While there are several ETFs available in the space, we have highlighted five that have a Zacks ETF Rank #1 (Strong Buy) or 2 (Buy), suggesting outperformance in the months ahead. These have potentially superior weighting methodologies that could allow these to lead the mid-cap space in the months ahead.
Additionally, these funds are popular and liquid enough, making compelling choices for investors seeking a nice momentum play with lower risk.
Mid-Cap Growth ETFs for a Roller-Coaster Market: iShares Russell Mid-Cap Growth Index ETF (IWP)
With AUM of $8.4 billion, the iShares Russell Mid-Cap Growth (NYSEARCA:IWP) offers diversified exposure to the mid-cap growth segment by tracking the Russell MidCap Growth Index. It holds 421 securities in its basket with none accounting for more than 1.16% of total assets.
It has key holdings in information technology, consumer discretionary, industrials and healthcare that account for double-digit exposure each. It charges 25 bps in annual fees and trades in average daily volume of 289,000 shares. The product has a Zacks ETF Rank #1.

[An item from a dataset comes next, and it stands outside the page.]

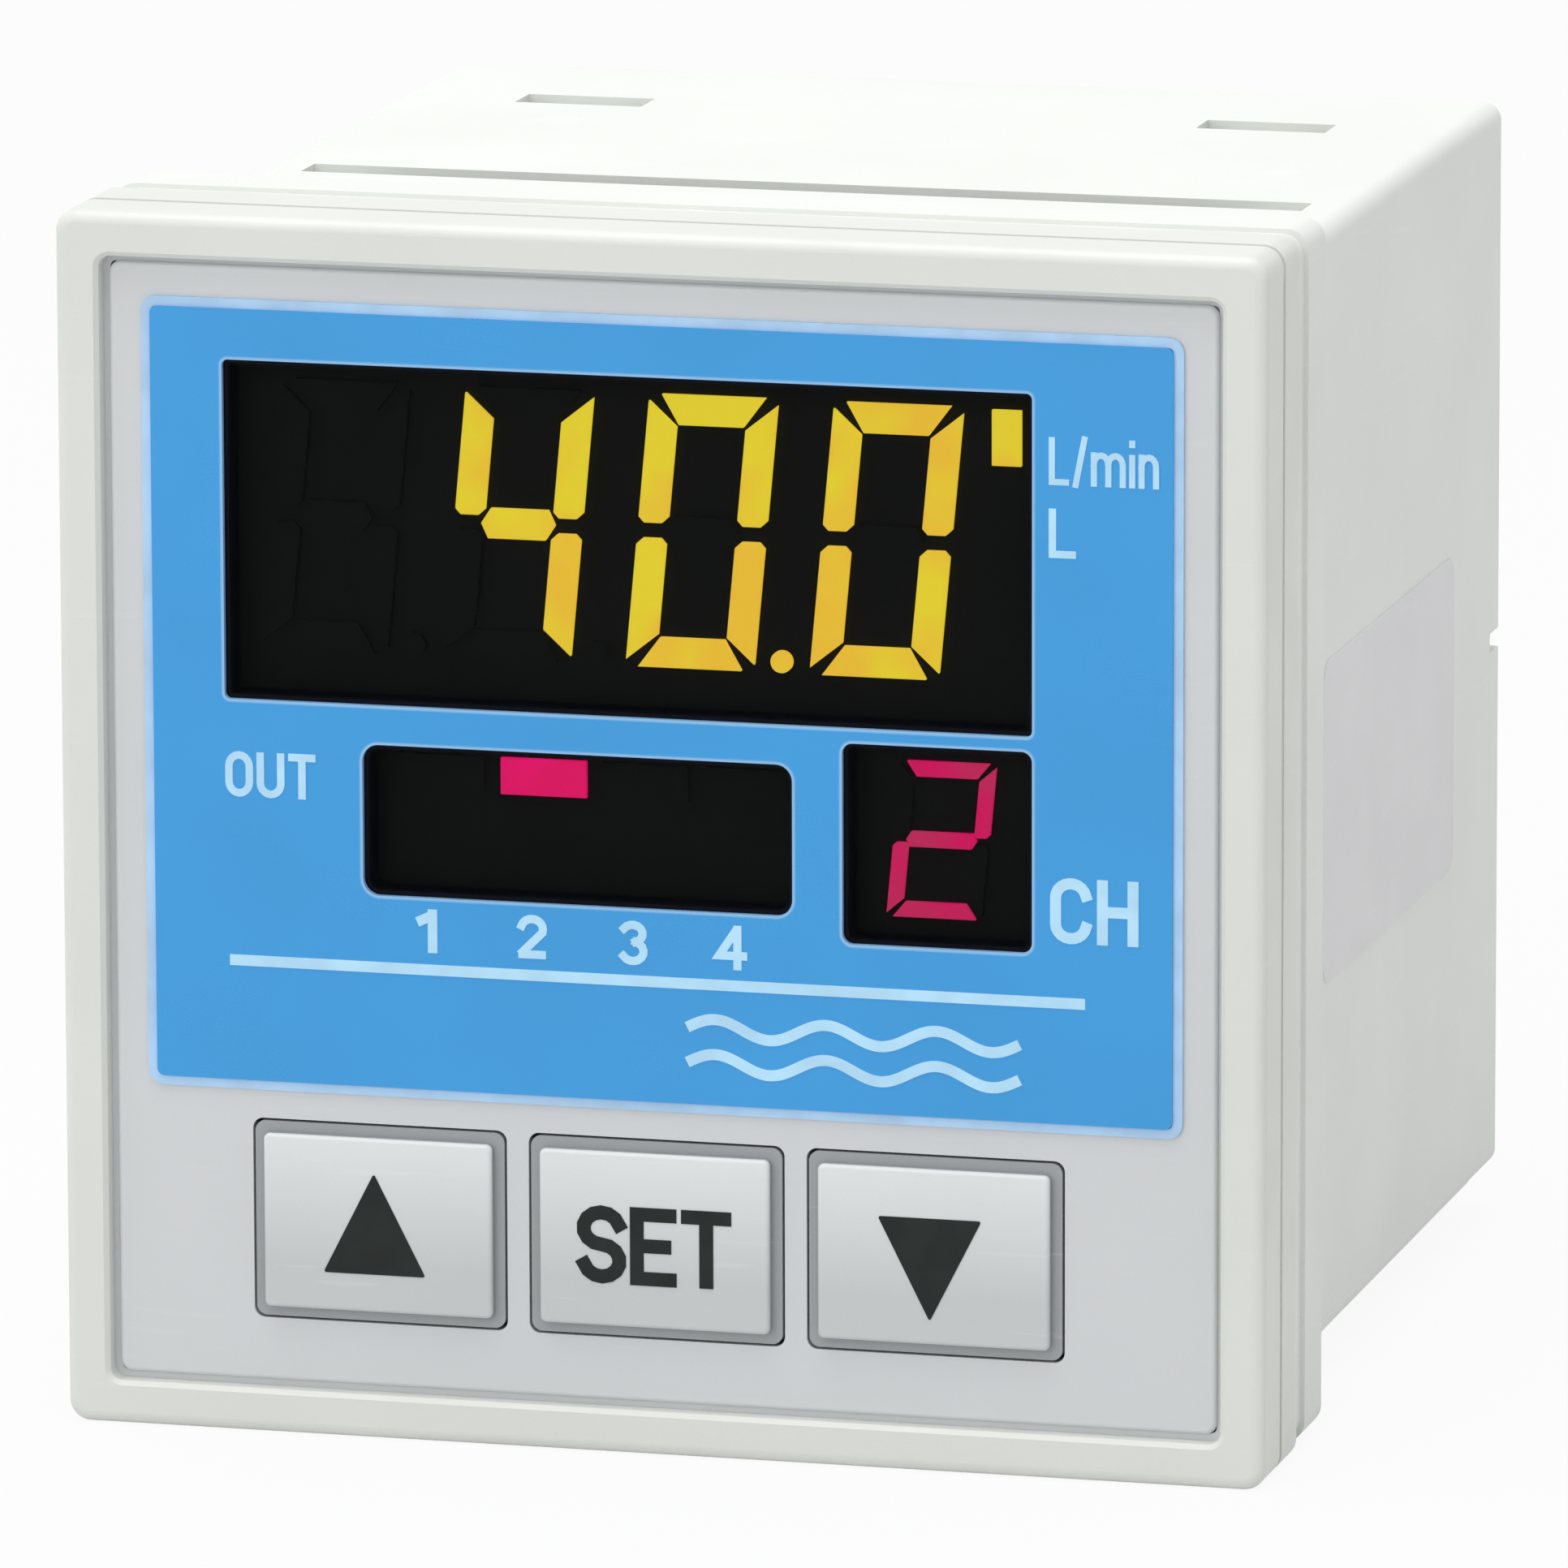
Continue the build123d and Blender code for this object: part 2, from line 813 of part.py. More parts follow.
def make_main_board():
    board = slab(board_size, main_board_thickness, main_board_front, main_board_back, 0, main_board_z)
    for depth in link_leg_depths():
        for offset in link_pin_offsets:
            hole = Pos(offset, depth, main_board_z) * Cylinder(pin_hole_radius, main_board_thickness)
            board -= hole
    return board


def link_leg_depths():
    """Depths of the pins' upright legs, at the middle of each link's block."""
    return main_board_front + link_block_depth / 2, main_board_back - link_block_depth / 2


def make_link_block(rear):
    """Plastic block of a right-angle link, with a square passage for each pin."""
    depth = link_leg_depths()[1 if rear else 0]
    front = depth - link_block_depth / 2
    back = depth + link_block_depth / 2
    block = slab(link_pins * pin_spacing, link_block_height, front, back, 0, link_z)
    for pin in link_pin_shapes(rear, pin_clearance):
        block -= pin
    return block


def link_pin_shapes(rear, extra):
    """L-shaped pins: one leg down through the main board, one through the upright board."""
    leg_depth = link_leg_depths()[1 if rear else 0]
    side = pin_side + 2 * extra
    bottom = main_board_z - main_board_thickness / 2 - link_tail
    if rear:
        ends = (leg_depth - side / 2, connector_board_back + link_tail)
    else:
        ends = (display_board_depth - link_tail, leg_depth + side / 2)
    top = link_z + side / 2
    pins = []
    for offset in link_pin_offsets:
        lying = slab(side, side, ends[0], ends[1], offset, link_z)
        standing = slab(
            side,
            top - bottom,
            leg_depth - side / 2,
            leg_depth + side / 2,
            offset,
            (top + bottom) / 2,
        )
        pins.append(lying + standing)
    return pins


# Chips and capacitors
def make_chip(width, length, height, x):
    """A chip lying on the main board, with a small bevel round its top."""
    chip = Pos(x, main_board_middle, main_board_top + height / 2) * Box(width, length, height)
    return chamfer(chip.faces().sort_by(Axis.Z)[-1].edges(), height / 8)


def make_capacitors():
    solids = []
    for side in (-0.5, 0.5):
        depth = main_board_middle + side * capacitor_spacing
        base = Pos(capacitor_x, depth, main_board_top + capacitor_base / 2) * Box(
            2 * capacitor_radius, 2 * capacitor_radius, capacitor_base
        )
        can_height = capacitor_height - capacitor_base
        middle = main_board_top + capacitor_base + can_height / 2
        can = Pos(capacitor_x, depth, middle) * Cylinder(capacitor_radius, can_height)
        can = fillet(can.faces().sort_by(Axis.Z)[-1].edges(), capacitor_radius / 8)
        solids.append(base + can)
    return group(solids)


def make_display_driver():
    back = display_board_back + driver_height
    chip = slab(driver_side, driver_side, display_board_back, back, display_x, display_z)
    return chamfer(chip.faces().sort_by(Axis.Y)[-1].edges(), driver_height / 8)


# All pieces by name
nodes = {
    "front_frame": make_front_frame(),
    "front_panel": make_front_panel(),
    "face_sheet": make_face_sheet(),
    "display_window": make_display_window(),
    "display_module": make_display_module(),
    "main_digits_lit": make_main_digits(True),
    "main_digits_dark": make_main_digits(False),
    "output_bar_lit": make_output_bars(True),
    "output_bars_dark": make_output_bars(False),
    "channel_digit_lit": make_channel_digit(True),
    "channel_digit_dark": make_channel_digit(False),
    "key_switches": make_key_switches(),
    "display_board": make_display_board(),
    "display_driver": make_display_driver(),
    "front_link_block": make_link_block(False),
    "front_link_pins": group(link_pin_shapes(False, 0)),
    "main_board": make_main_board(),
    "controller_chip": make_chip(controller_side, controller_side, controller_height, 0),
    "supply_regulator": make_chip(regulator_width, regulator_length, regulator_height, regulator_x),
    "supply_capacitors": make_capacitors(),
    "rear_link_block": make_link_block(True),
    "rear_link_pins": group(link_pin_shapes(True, 0)),
    "connector_board": make_connector_board(),
    "housing": make_housing(),
    "rear_cover": make_rear_cover(),
    "sensor_socket_pins": make_sensor_pins(),
    "power_socket": make_socket(
        power_socket_width, power_socket_height, power_pin_offsets, 0, power_socket_z
    ),
    "power_socket_pins": make_power_pins(),
}
for name, x in zip(key_names, key_places):
    nodes[f"{name}_key"] = make_key(x)
    nodes[f"{name}_plunger"] = make_plunger(x)
for number, (x, z) in enumerate(sensor_places, start=1):
    nodes[f"sensor_socket_{number}"] = make_socket(
        sensor_socket_width, sensor_socket_height, sensor_pin_offsets, x, z
    )

# The row frame: origin at the middle of the base
to_row = Pos(0, -total_depth / 2, front_size / 2)
for name, shape in nodes.items():
    export_step(to_row * shape, f"parts/{name}.step")
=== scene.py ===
"""Looks of a panel-mounted digital flow switch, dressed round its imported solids.

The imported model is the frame: +Z is up, the display faces -Y, lengths are in metres. Places on the
front are counted from its middle, in X and Z, and depths from the plane of the front's rim.
"""

import math

import bpy
from mathutils import Matrix, Vector


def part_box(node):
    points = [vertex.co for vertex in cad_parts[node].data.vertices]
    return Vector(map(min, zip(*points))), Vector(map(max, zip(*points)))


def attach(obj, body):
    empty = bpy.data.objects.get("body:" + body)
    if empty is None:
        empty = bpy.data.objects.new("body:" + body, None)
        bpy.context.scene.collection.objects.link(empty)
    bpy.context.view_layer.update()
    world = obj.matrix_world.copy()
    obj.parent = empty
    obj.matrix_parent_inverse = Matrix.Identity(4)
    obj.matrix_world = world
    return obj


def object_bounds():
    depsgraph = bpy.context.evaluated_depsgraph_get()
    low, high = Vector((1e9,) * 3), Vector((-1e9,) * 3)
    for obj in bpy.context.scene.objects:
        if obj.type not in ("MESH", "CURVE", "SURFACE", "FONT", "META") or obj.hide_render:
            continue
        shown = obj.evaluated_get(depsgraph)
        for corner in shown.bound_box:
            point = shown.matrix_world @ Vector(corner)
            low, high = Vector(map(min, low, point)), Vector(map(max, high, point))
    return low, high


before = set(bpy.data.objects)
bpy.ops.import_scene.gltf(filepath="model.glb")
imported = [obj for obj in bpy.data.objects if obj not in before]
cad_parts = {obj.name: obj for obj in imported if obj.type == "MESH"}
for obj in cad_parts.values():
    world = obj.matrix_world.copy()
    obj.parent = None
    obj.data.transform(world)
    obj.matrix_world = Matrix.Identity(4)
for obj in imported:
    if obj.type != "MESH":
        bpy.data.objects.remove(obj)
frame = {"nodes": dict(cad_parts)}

bl_info = {
    "name": "Digital flow switch",
    "version": (1, 0, 0),
    "blender": (4, 5, 0),
    "location": "View3D > Sidebar > Flow switch",
    "description": "Finishes, prints and lights a panel-mounted digital flow switch",
    "category": "Object",
}

MM = 0.001
CAD_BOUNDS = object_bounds()

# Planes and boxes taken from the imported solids
FRONT_LOW, FRONT_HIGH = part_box("front_frame")
SHEET_LOW, SHEET_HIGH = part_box("face_sheet")
PANEL_LOW, PANEL_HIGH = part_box("front_panel")
COVER_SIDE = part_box("rear_cover")[1].x
FRONT_MIDDLE = Vector(
    ((FRONT_LOW.x + FRONT_HIGH.x) / 2, FRONT_LOW.y, (FRONT_LOW.z + FRONT_HIGH.z) / 2)
)


def on_front(x, z, depth=0.0):
    """A place on the front, from millimetres about its middle and behind its rim."""
    return FRONT_MIDDLE + Vector((x, depth, z)) * MM


# Sizes and colours that a user would change
def colour_setting(name, description, default):
    return bpy.props.FloatVectorProperty(
        name=name, description=description, default=default, subtype="COLOR", min=0, max=1)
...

Mid-Cap Growth ETFs for a Roller-Coaster Market: Vanguard Mid-Cap Growth ETF (VOT)
The Vanguard Mid-Cap Growth ETF (NYSEARCA:VOT) tracks the CRSP US Mid Cap Growth Index. Holding 156 securities in its basket, it is highly diversified across each component with none holding more than 1.5% share. In terms of sector exposure, industrials occupies the top position at 25.4%, followed by financials (19.9%), technology (19.5%), healthcare (11.7%) and consumer services (10.2%).
The product has managed nearly $5.1 billion in its asset base and trades in good volumes of around 115,000 shares. Expense ratio comes in at 0.07%. VOT has a Zacks ETF Rank #2.
Mid-Cap Growth ETFs for a Roller-Coaster Market: iShares S&P Mid-Cap 400 Growth ETF (IJK)
The iShares S&P Mid-Cap 400 Growth ETF (NYSEARCA:IJK) offers exposure to 240 mid-cap stocks whose earnings are expected to grow at an above-average rate relative to the market. It follows the S&P MidCap 400 Growth Index, charging investors 25 bps in annual fees. The ETF is widely spread out across components with none of the securities holding more than 1.39% of assets.
However, it is slightly skewed toward the information technology sector at 24.5% while financials, industrials, consumer discretionary, and healthcare receive a double-digit exposure each. IJK has amassed $7.8 billion in its asset base while trades in average daily volume of nearly 134,000 shares. It has a Zacks ETF Rank #2.
Mid-Cap Growth ETFs for a Roller-Coaster Market: SPDR S&P 400 Mid Cap Growth ETF (MDYG)
The SPDF S&P 400 Mid Cap Growth ETF (NYSEARCA:MDYG) follows the S&P Mid Cap 400 Growth Index, holding 240 stocks in its basket. It is widely diversified across components with each accounting for less than 1.4% share. Information technology is the top sector with 24.5% of assets, while financials, industrials, consumer discretionary, and healthcare also receive a double-digit exposure each.
MDYG has over $1 billion in AUM and trades in moderate volume of around 70,000 shares a day on average. It charges 15 bps in annual fees and has a Zacks ETF Rank #2.
Mid-Cap Growth ETFs for a Roller-Coaster Market: Vanguard S&P Mid-Cap 400 Growth ETF (IVOG)
The Vanguard S&P 400 Mid-Cap Growth ETF (NYSEARCA:IVOG) tracks the S&P MidCap 400 Pure Growth Index, charging investors 20 bps in fees per year. It has amassed $769.7 million in its asset base while sees a light volume of about 34,000 shares. The fund holds 241 stocks with a well-diversified portfolio as each firm holds no more than 1.3% of total assets.
However, it is skewed toward information technology with one-fourth share while industrials, financials, consumer discretionary and healthcare round of the top five. The ETF has a Zacks ETF Rank #2.